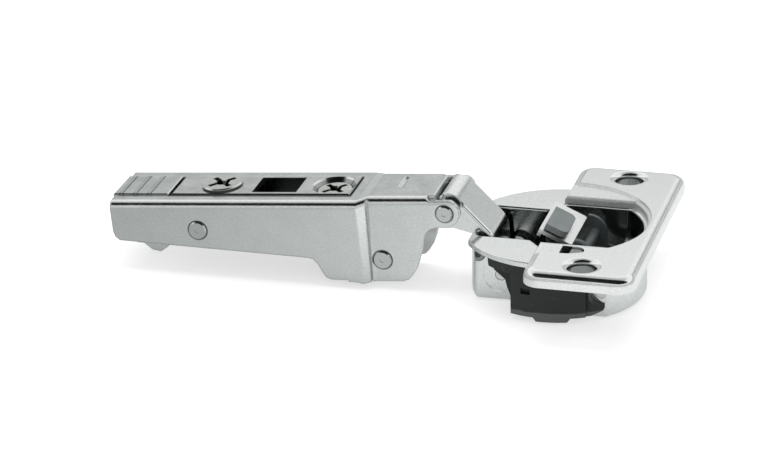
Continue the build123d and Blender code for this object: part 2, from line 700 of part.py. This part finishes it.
def make_damper_housing():
    """Black body that fills the round space beside the pot's near flat."""
    plan = Circle(housing_r) & Pos(0, -bore_r) * Rectangle(2 * bore_r, 2 * (bore_r - pot_half_narrow))
    plan -= offset(pot_plan(0), housing_gap)
    body = extrude(Pos(0, 0, belly_floor) * plan, amount=door_z - housing_gap - belly_floor)
    top = door_z - housing_gap
    side = outline([(-11.6, top), (-11.4, -5.6), (-10.6, -7.5), (-8.4, -9.4), (-8.0, -11.1), (-7.2, -13.2),
                    (-7.2, housing_floor), (-1.5, housing_floor), (-0.9, belly_floor), (5.2, belly_floor),
                    (5.8, housing_floor), (9.0, housing_floor), (11.6, housing_floor + 0.8),
                    (12.9, housing_floor + 3.6), (14.5, top)])
    body &= side_plate(side, -bore_r, 0)
    body = body.solids().sort_by(SortBy.VOLUME)[-1]
    front = -housing_r
    body -= block(-4.0, -2.1, front - 1, front + 1.3, -9.7, -8.5)
    body -= block(8.6, 14.5, front - 1, -14.4, belly_floor, top)
    body -= block(-14.0, -6.2, front - 1, -11.4, belly_floor - 1, -6.0)
    body -= block(5.8, 6.3, front - 1, front + 0.5, belly_floor, top)
    body -= cross_rod(*lever_pivot, damper_pin_r + 1.1, -bore_r, -pot_half_wide + cup_wall)
    pocket = block(view_slot_x - slider_gap, view_slot_x + slider_l + slider_travel + 2 * slider_gap, view_slot_y,
                   view_slot_y + view_slot_w + 1, top - slider_t - housing_gap, top + 1)
    body -= pocket
    return cup_place * body


def make_damper_slider():
    """Grey head of the damper's piston, seen through the sight slot."""
    top = door_z - housing_gap
    x1 = view_slot_x + slider_l + slider_travel + slider_gap
    y0 = view_slot_y + slider_gap
    y1 = view_slot_y + view_slot_w - 2 * slider_gap
    slider = block(x1 - slider_l, x1, y0, y1, top - slider_t, top + slider_rise)
    slider = fillet(slider.edges().filter_by(Axis.Z).group_by(Axis.X)[-1], 0.46 * (y1 - y0))
    slider = chamfer(slider.faces().sort_by(Axis.Z)[-1].edges(), slider_gap)
    return cup_place * slider


def make_damper_lever():
    """Two curved arms on the lever pin, joined by a bar under the bracket."""
    dx, dz = lever_pivot
    path = FilletPolyline((dx - 9.0, dz + 6.9), (dx - 4.2, dz + 7.0), (dx - 4.1, dz + 1.2), (dx, dz), radius=2.4)
    arm = trace(path, cheek_arm_t) + Pos(dx, dz) * Circle(damper_lug_r)
    under = Pos(bracket_origin[0], 0, bracket_origin[1]) * Rot(0, bracket_tilt, 0)
    lever = both_sides(arm, arm_cheek_out - arm_cheek_t, arm_cheek_out)
    outer_edges = lever.edges().filter_by(lambda e: abs(abs(e.center().Y) - arm_cheek_out) < 0.01)
    lever = fillet(outer_edges, arm_edge_r)
    lever += cross_rod(dx - 5.3, dz + 4.6, cross_bar_r, -arm_cheek_out + 1, arm_cheek_out - 1)
    lever -= cross_rod(dx, dz, damper_pin_r + run_fit, -arm_cheek_out - 1, arm_cheek_out + 1)
    lever -= under * block(2 * bracket_rear, bracket_front + run_fit, -arm_cheek_out - 1, arm_cheek_out + 1,
                           -bracket_t, 4)
    return cup_place * lever


bracket_place = cup_place * Pos(bracket_origin[0], 0, bracket_origin[1]) * Rot(0, bracket_tilt, 0)


def make_switch_bracket():
    """Stamped plate on the lever arms, with a turned-down tab and a slot for the switch's foot."""
    bracket = block(bracket_rear, bracket_front, -arm_cheek_out, arm_cheek_out, -bracket_t, 0)
    bracket = fillet(bracket.edges().filter_by(Axis.Z), 0.5)
    bracket += block(bracket_rear, bracket_rear + bracket_t, -arm_cheek_out + 0.6, -arm_cheek_out + 4.4,
                     -bracket_tab, -bracket_t)
    y_mid = sum(switch_y) / 2
    foot_x = switch_start + switch_l / 2
    bracket -= block(foot_x - switch_foot / 2 - 0.1, foot_x + switch_foot / 2 + switch_travel + 0.1,
                     y_mid - switch_foot / 2 - 0.1, y_mid + switch_foot / 2 + 0.1, -bracket_t - 1, 1)
    return bracket_place * bracket


def make_damper_switch():
    block_top = switch_lift + switch_t
    switch = block(switch_start, switch_start + switch_l, switch_y[0], switch_y[1], switch_lift, block_top)
    far_edges = switch.edges().filter_by(Axis.Z).group_by(Axis.X)[-1]
    switch = fillet(far_edges, switch_round)
    y_mid = sum(switch_y) / 2
    foot_x = switch_start + switch_l / 2
    switch += block(foot_x - switch_foot / 2, foot_x + switch_foot / 2, y_mid - switch_foot / 2,
                    y_mid + switch_foot / 2, -bracket_t, switch_lift)
    return bracket_place * switch


def make_all():
    parts = {
        "cup": make_cup(),
        "flange_plate": make_flange_plate(),
        "inner_cup_pin": make_inner_cup_pin(),
        "outer_cup_pin": pot_pin(outer_cup_pivot, outer_pin_r, pot_half_narrow - 0.3, 0),
        "damper_lever_pin": pot_pin(lever_pivot, damper_pin_r, pot_half_wide, 0.3),
        "closing_spring": make_closing_spring(),
        "damper_housing": make_damper_housing(),
        "damper_slider": make_damper_slider(),
        "damper_lever": make_damper_lever(),
        "switch_bracket": make_switch_bracket(),
        "damper_switch": make_damper_switch(),
        "outer_lever": make_outer_lever(),
        "inner_lever": make_inner_lever(),
        "hinge_arm": make_hinge_arm(),
        "adjuster_channel": make_adjuster_channel(),
        "depth_cam_screw": make_depth_cam(),
        "side_adjust_screw": make_side_screw(),
        "side_adjust_nut": make_side_nut(),
        "clip_slide": make_clip_slide(),
        "release_pin": make_release_pin(),
        "release_spring": make_release_spring(),
        "release_lever": make_release_lever(),
    }
    parts.update(make_arm_pins())
    return parts


for name, shape in make_all().items():
    export_step(shape, f"parts/{name}.step")
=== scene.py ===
import json
import math
import bpy
import bmesh
from mathutils import Matrix, Vector


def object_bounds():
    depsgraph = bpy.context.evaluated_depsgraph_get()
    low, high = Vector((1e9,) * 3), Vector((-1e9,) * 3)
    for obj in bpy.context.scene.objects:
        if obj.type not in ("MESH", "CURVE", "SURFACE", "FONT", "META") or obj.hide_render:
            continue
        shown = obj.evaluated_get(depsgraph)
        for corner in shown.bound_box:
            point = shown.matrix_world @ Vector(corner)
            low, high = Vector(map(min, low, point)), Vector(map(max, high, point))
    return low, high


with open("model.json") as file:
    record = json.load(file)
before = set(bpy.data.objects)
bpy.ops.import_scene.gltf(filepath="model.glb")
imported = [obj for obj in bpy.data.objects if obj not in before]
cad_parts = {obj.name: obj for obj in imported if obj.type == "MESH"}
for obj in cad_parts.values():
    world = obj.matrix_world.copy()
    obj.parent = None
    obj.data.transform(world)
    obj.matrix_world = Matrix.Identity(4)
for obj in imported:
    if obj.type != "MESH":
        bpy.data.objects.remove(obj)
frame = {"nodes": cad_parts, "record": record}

cad_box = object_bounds()
mm = 0.001

# Where the arm stands in the part's frame, as in the CAD model
front_pin_at = Vector((-31.09, 0, 4.72)) * mm
arm_turn = Matrix.Rotation(math.radians(-4.82), 3, "Y")
arm_forward = arm_turn @ Vector((1, 0, 0))
arm_up = arm_turn @ Vector((0, 0, 1))

# Sizes of the CAD model that the finishes and the painted shade follow
cup_axis_back = 9.5 * mm
pot_inner_radius = 17.0 * mm
waist_start_x, waist_end_x = -4.0 * mm, -0.5 * mm
narrow_wall_y, wide_wall_y = 8.1 * mm, 12.1 * mm
screw_hole_y = 22.5 * mm
mouth_reach_y = 12.4 * mm
mouth_reach_x = 9.0 * mm
first_rib_back = 68.65 * mm
half_rib_pitch = 1.525 * mm
rib_rows_end = 8.5 * mm
grip_face_depth = 0.5 * mm
# x, z and head radius in millimetres
arm_pins = ((-31.09, 4.72, 1.7), (-44.009, -6.305, 1.9), (-82.247, -2.705, 1.9))

# Where painted shade, and the milky mouth edge, go over into the plain metal: the value where each
# starts and where it is full
rim_fade = 0.95 * mm, 0.3 * mm
bore_fade = 2.95 * mm, 2.75 * mm
mouth_edge_fade = 0.03 * mm, 0.12 * mm
face_fade = 0.12 * mm, 0.4 * mm
pin_ring_shade_fade = 0.35, 0.1
rib_shade_middle, rib_shade_half = 0.36 * mm, 0.13 * mm

# A Mix node's sockets when it mixes colours
mix_factor, mix_first, mix_second, mix_result = 0, 6, 7, 2


def linear(hex_colour):
    """An sRGB hex colour as linear red, green, blue and alpha."""
    channels = []
    for i in (0, 2, 4):
        c = int(hex_colour[i:i + 2], 16) / 255
        channels.append(c / 12.92 if c <= 0.04045 else ((c + 0.055) / 1.055) ** 2.4)
    return (*channels, 1.0)


def add(tree, kind, settings=None, links=None):
    """A node with its properties and socket values, and links into its sockets."""
    node = tree.nodes.new(kind)
    for key, value in (settings or {}).items():
        if isinstance(key, str) and hasattr(node, key):
            setattr(node, key, value)
        else:
            node.inputs[key].default_value = value
    for socket, source in (links or {}).items():
        tree.links.new(source, node.inputs[socket])
    return node


def calc(tree, operation, *terms):
    """The result of a math node on sockets and plain numbers."""
    settings, links = {"operation": operation}, {}
    for socket, term in enumerate(terms):
        if isinstance(term, (int, float)):
            settings[socket] = term
        else:
            links[socket] = term
    return add(tree, "ShaderNodeMath", settings, links).outputs["Value"]


def ramp(tree, value, start, end, low=0.0, high=1.0):
    """A straight ramp from low at start to high at end, and level beyond both."""
    node = add(tree, "ShaderNodeMapRange",
               {"From Min": start, "From Max": end, "To Min": low, "To Max": high},
               {"Value": value})
    return node.outputs["Result"]


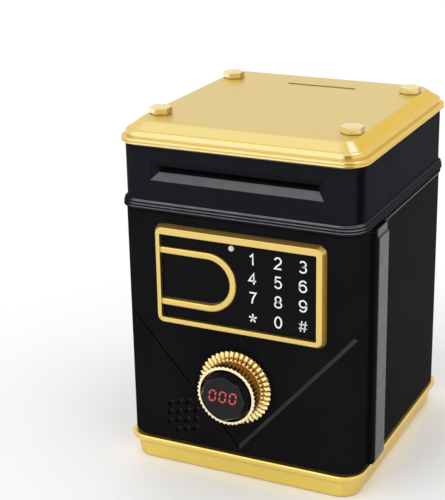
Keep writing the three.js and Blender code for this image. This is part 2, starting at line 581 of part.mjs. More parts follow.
function knobRing() {
  const skirt = loft([
    toothedRing(18.7, 0, 1.7), toothedRing(KNOB.rear, 0.8, 2.1), toothedRing(KNOB.rear, 0.8, 3.7),
    toothedRing(17.2, 0.7, 8.8), toothedRing(15.0, 0.4, 10.6), toothedRing(14.9, 0.4, 12.2),
    toothedRing(KNOB.front, 0.5, 12.5), toothedRing(KNOB.front, 0.5, KNOB.h),
  ]);
  const bore = new THREE.CylinderGeometry(13.0, 13.0, 8, 40).rotateX(Math.PI / 2).translate(0, 0, 13.0);
  const body = join(forwards(skirt), rod('y', SLEEVE.outer, FRONT - 2, BOLT.y1, 0, KNOB.z, 32));
  return cut(body, forwards(bore), rod('y', SLEEVE.inner, -FAR, DOOR_BACK, 0, KNOB.z, 32));
}

function knobPinion() {
  const teeth = (2 * PINION_R) / LATCH_MODULE;
  const shape = gearShape(teeth, LATCH_MODULE, teeth / 4);
  const wheel = facePlate(shape, BOLT.y0, BOLT.y1);
  const bored = cut(wheel, rod('y', SLEEVE.outer + GAP, -60, -50, 0, 0, 32));
  return bored.translate([0, 0, KNOB.z]);
}

function displayLens() {
  // The crown's front octagon is turned half a side against its foot, which gives triangular facets.
  const octagon = (radius, h, turn) => {
    const ring = [];
    for (let i = 0; i < 8; i += 1) {
      const angle = ((i + turn) * Math.PI) / 4;
      ring.push(new THREE.Vector3(radius * Math.cos(angle), radius * Math.sin(angle), h));
    }
    return ring;
  };
  const crown = loft([octagon(12.6, 13.2, 0.5), octagon(11.4, FACET_H, 0)]);
  const foot = new THREE.CylinderGeometry(12.6, 12.6, 3.4, 32).rotateX(Math.PI / 2).translate(0, 0, 11.7);
  const half = { x: MODULE.x + 0.4, z: MODULE.z + 0.4 };
  const pocket = block(-half.x, half.x, MODULE.front - GAP, -70, KNOB.z - half.z, KNOB.z + half.z);
  return cut(join(forwards(crown), forwards(foot)), pocket);
}

add('knob_ring', knobRing(), FINISH.gold());
add('knob_pinion', knobPinion(), FINISH.white());
add('display_hub', join(
  rod('y', SLEEVE.inner - 0.4, MODULE.back + GAP, -52.6, 0, KNOB.z, 32),
  rod('y', 12.0, -52.7, -51.7, 0, KNOB.z, 32),
), FINISH.dark());
add('display_module', block(
  -MODULE.x, MODULE.x, MODULE.front, MODULE.back, KNOB.z - MODULE.z, KNOB.z + MODULE.z,
), FINISH.red());
add('display_lens', displayLens(), FINISH.lens());

// ---------------------------------------------------------------- latch
const SOLENOID_X = -30.0;

// Rack teeth under the bolt mesh with the knob pinion straight above the knob's centre.
function latchBolt() {
  const pitch = Math.PI * LATCH_MODULE;
  const line = KNOB.z + PINION_R;
  const bar = block(BOLT.x0, BOLT.x1, BOLT.y0, BOLT.y1, BOLT.z0, BOLT.z1);
  const teeth = [];
  for (let i = -1; i <= 4; i += 1) {
    const x = (i + 0.5) * pitch;
    const tooth = new THREE.Shape();
    tooth.moveTo(x - 0.9, BOLT.z0 + 0.2);
    tooth.lineTo(x - 0.3, line - 0.85);
    tooth.lineTo(x + 0.3, line - 0.85);
    tooth.lineTo(x + 0.9, BOLT.z0 + 0.2);
    teeth.push(facePlate(tooth, BOLT.y0, BOLT.y1));
  }
  const lockHole = rod('z', 1.4, 67, 80, SOLENOID_X + 9.8, BOLT_Y, 16);
  return cut(join(bar, ...teeth), lockHole);
}

add('latch_bolt', latchBolt(), FINISH.steel());
add('solenoid_body', cut(
  block(SOLENOID_X - 6, SOLENOID_X + 6, -60.0, -51.9, 77, 93),
  rod('z', 1.4, 70, 90, SOLENOID_X, BOLT_Y, 16),
), FINISH.steel());
add('lock_plunger', rod('z', 1.1, 71.4, 85, SOLENOID_X, BOLT_Y, 16), FINISH.steel());

export default bank;
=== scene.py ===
import math
import json

import bmesh
import bpy
from mathutils import Matrix, Vector


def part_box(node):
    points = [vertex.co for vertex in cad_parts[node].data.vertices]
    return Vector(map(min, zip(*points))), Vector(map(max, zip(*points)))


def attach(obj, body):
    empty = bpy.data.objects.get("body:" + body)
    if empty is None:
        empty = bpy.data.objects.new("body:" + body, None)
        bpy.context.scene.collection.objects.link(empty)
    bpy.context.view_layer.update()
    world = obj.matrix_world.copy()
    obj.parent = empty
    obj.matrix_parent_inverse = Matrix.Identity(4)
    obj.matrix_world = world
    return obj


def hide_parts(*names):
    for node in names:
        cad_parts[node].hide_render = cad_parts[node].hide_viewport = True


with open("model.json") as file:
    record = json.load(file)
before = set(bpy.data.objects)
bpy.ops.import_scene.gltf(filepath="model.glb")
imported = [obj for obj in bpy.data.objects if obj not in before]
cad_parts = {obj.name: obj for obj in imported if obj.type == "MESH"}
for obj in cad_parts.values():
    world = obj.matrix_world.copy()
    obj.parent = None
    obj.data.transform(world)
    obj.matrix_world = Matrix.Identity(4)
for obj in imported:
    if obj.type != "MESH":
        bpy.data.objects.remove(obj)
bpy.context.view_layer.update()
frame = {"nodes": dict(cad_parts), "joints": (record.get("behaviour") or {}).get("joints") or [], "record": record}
scene = bpy.context.scene
scene.view_settings.view_transform = "Standard"

# Lengths are in millimetres until a piece is placed. The front of the bank faces -Y.
MM = 0.001
GAP = 0.3  # gap between neighbouring pieces
FAR = 90.0  # past every outer face
CORNER_STEPS = 12  # segments in each rounded upright edge

# Azimuth, elevation and roll in degrees, focal length in millimetres, place in metres.
CAMERA = {"angles": (25.94, 19.91, -1.12), "lens": 96.8, "shift": (-0.00764, -0.00823),
          "place": (0.25841, -0.60536, 0.34138)}


def extent(node):
    """A CAD node's lowest and highest corners, in millimetres."""
    low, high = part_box(node)
    return Vector(low) / MM, Vector(high) / MM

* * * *

* [WORK REQUIRED] From the top of the listing above, restate each line word for word up to and including the line with "return cup_place * body"; add nothing else.

* [REPLY]
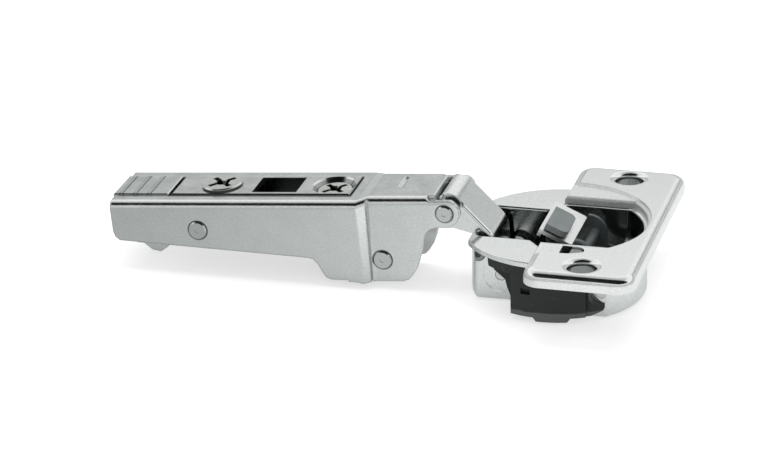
Continue the build123d and Blender code for this object: part 2, from line 700 of part.py. This part finishes it.
def make_damper_housing():
    """Black body that fills the round space beside the pot's near flat."""
    plan = Circle(housing_r) & Pos(0, -bore_r) * Rectangle(2 * bore_r, 2 * (bore_r - pot_half_narrow))
    plan -= offset(pot_plan(0), housing_gap)
    body = extrude(Pos(0, 0, belly_floor) * plan, amount=door_z - housing_gap - belly_floor)
    top = door_z - housing_gap
    side = outline([(-11.6, top), (-11.4, -5.6), (-10.6, -7.5), (-8.4, -9.4), (-8.0, -11.1), (-7.2, -13.2),
                    (-7.2, housing_floor), (-1.5, housing_floor), (-0.9, belly_floor), (5.2, belly_floor),
                    (5.8, housing_floor), (9.0, housing_floor), (11.6, housing_floor + 0.8),
                    (12.9, housing_floor + 3.6), (14.5, top)])
    body &= side_plate(side, -bore_r, 0)
    body = body.solids().sort_by(SortBy.VOLUME)[-1]
    front = -housing_r
    body -= block(-4.0, -2.1, front - 1, front + 1.3, -9.7, -8.5)
    body -= block(8.6, 14.5, front - 1, -14.4, belly_floor, top)
    body -= block(-14.0, -6.2, front - 1, -11.4, belly_floor - 1, -6.0)
    body -= block(5.8, 6.3, front - 1, front + 0.5, belly_floor, top)
    body -= cross_rod(*lever_pivot, damper_pin_r + 1.1, -bore_r, -pot_half_wide + cup_wall)
    pocket = block(view_slot_x - slider_gap, view_slot_x + slider_l + slider_travel + 2 * slider_gap, view_slot_y,
                   view_slot_y + view_slot_w + 1, top - slider_t - housing_gap, top + 1)
    body -= pocket
    return cup_place * body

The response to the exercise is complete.